WOW, Grass!!! You speak Japanese!!! Let me congratulate you for your exceptional skills! I am very impressed!

I worked for a Japanese Bank for 6 years and they paid me a one-year course, but I gave up. It was too hard for me. I still keep my jibiki and my old book, but really, it was stronger than me.

Among the Indoeuropean family of languages, French is easier for those who –like me- are natives from countries with languages belonging to the Italic sub-family (Romance languages derived from Latin). I went to a French school and lived 3 years in France, so I had no choice but learning, LOL. And yes, German is very hard, but not impossible. I may need it for work and I’m taking 3 hours per week.

((Don’t be so impressed, sis. I may be good at languages but the part of my brain that controls the mathematics functions is completely underdevelopped, surely smaller than a nut: I’m totally hopeless with numbers, and so many other stuffs…))

XXX.

Leni Qinan said...

Well, Grass, this time I’ve drawn a little inspiration from “Midsummer night’s dream”, in fact you’ll see a bit of it in a further post. The tragedy of Macbeth is about his ambition and the evil actions it motivates, and there are a few supernatural beings around him (rather metaphors of his own conscience, I think). But to be honest, most sometimes my inspiration comes from the most unexpected sources.

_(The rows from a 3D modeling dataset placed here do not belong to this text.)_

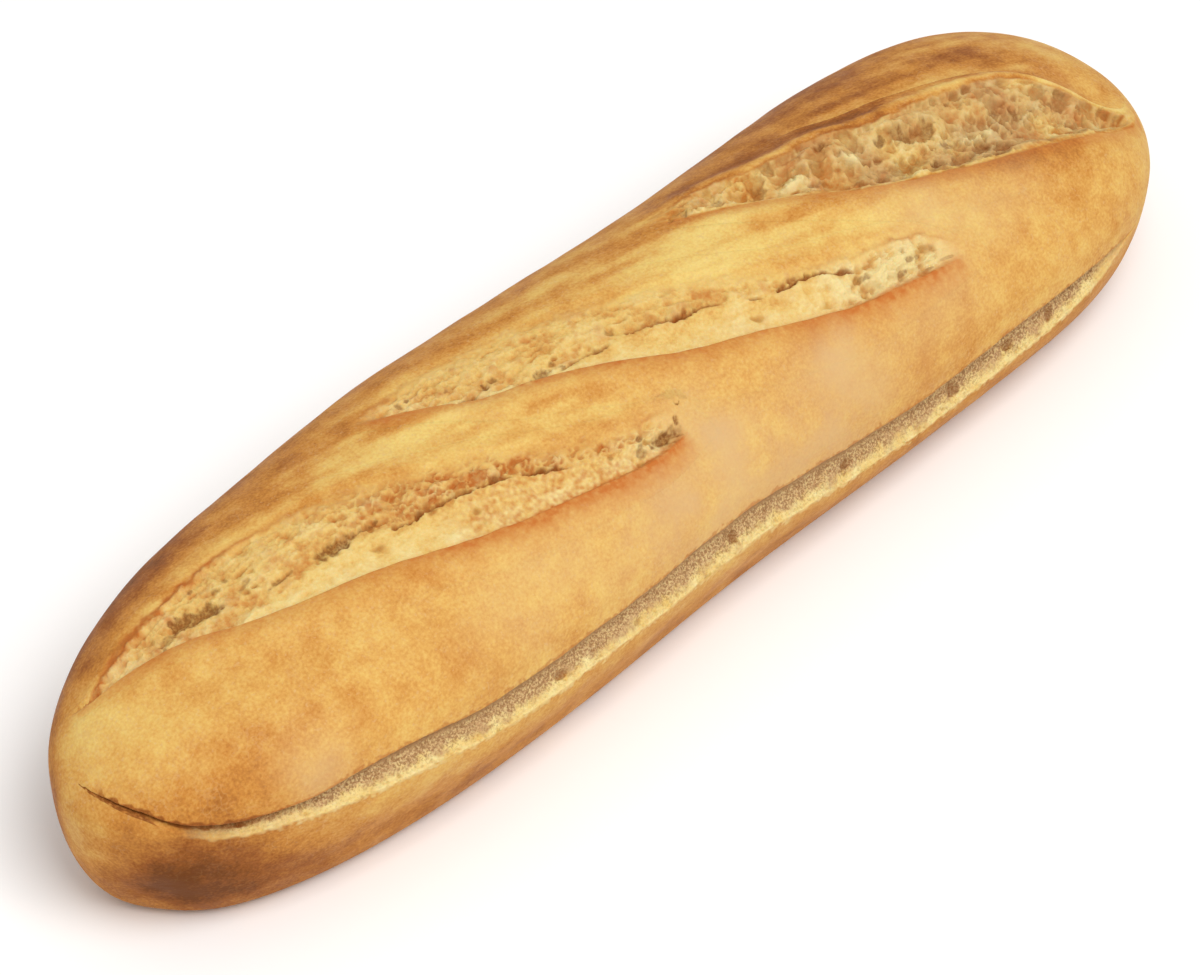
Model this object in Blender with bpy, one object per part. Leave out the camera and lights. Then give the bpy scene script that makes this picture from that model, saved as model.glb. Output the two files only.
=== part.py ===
"""A short scored loaf of golden bread: one solid, in metres, +Z up.

The loaf lies along X on its flat underside, with the origin under the middle of its box. Its near long
side faces -Y. Three slanting slashes cross the top from the far side to the near one, each with a lip
of crust in front and a craggy bed of crumb behind it, and a long split opens the near side below them.
"""

import math

import bmesh
import bpy
import numpy as np
from mathutils import Vector, noise

MM = 0.001

# ---------------------------------------------------------------- driving dimensions, in millimetres
LENGTH = 280.0
DOME_HEIGHT = 51.5  # the plain dome's; the crust swells a little above it between the slashes
HALF = LENGTH / 2

# The outline in plan: how far each long side stands from the middle line, at evenly spaced stations
# from the left end to the right one, before the ends close.
STATIONS = np.linspace(-HALF, HALF, 9)
NEAR_SIDE = (33.0, 34.0, 34.5, 34.5, 34.0, 35.0, 36.0, 37.5, 37.0)
FAR_SIDE = (36.0, 37.0, 37.0, 37.0, 36.0, 34.2, 35.0, 36.5, 38.5)
WAIST = (28.0, 31.0, 30.5, 29.5, 28.0, 26.0, 25.0, 24.0, 22.0)  # height of the widest line

# How full each end is, left and right: a higher power makes a blunter end.
END_POWER_PLAN = (4.0, 6.6)
END_POWER_TOP = (4.0, 2.8)
DOME_POWER = 2.1  # the arch of the cross-section above the widest line
UNDER_ROUNDING = 13.0  # how far the round of the underside runs in from the widest line

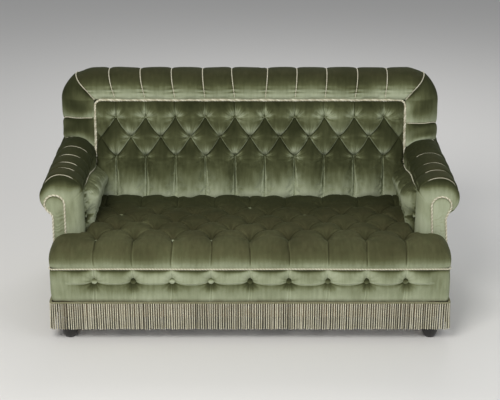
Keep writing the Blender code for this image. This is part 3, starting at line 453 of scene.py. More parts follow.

I haven’t read “The twelfth night” –I must!-

rebecca said...

Hola Leni!

Getting caught up! I have so many of your posts to catch up to! I've been a very bad blogger/friend!

"- Because modern English doesn’t taste good in my mouth. "

Can I tell you I LOVED this line the best! Brilliant!

Ok, gotta go...onto the next!

Leni Qinan said...

Hi Rebecca!

Hey, no worries, I know you’re very busy with your Zaphalon book, so don’t worry about it. I’m glad just to have you visiting.

Thanks for your comment on the sorcerer line (I really wanted to make this character very arrogant and I hope I got it!).

((abrazos!))

PS.- I’m going onto your next comment.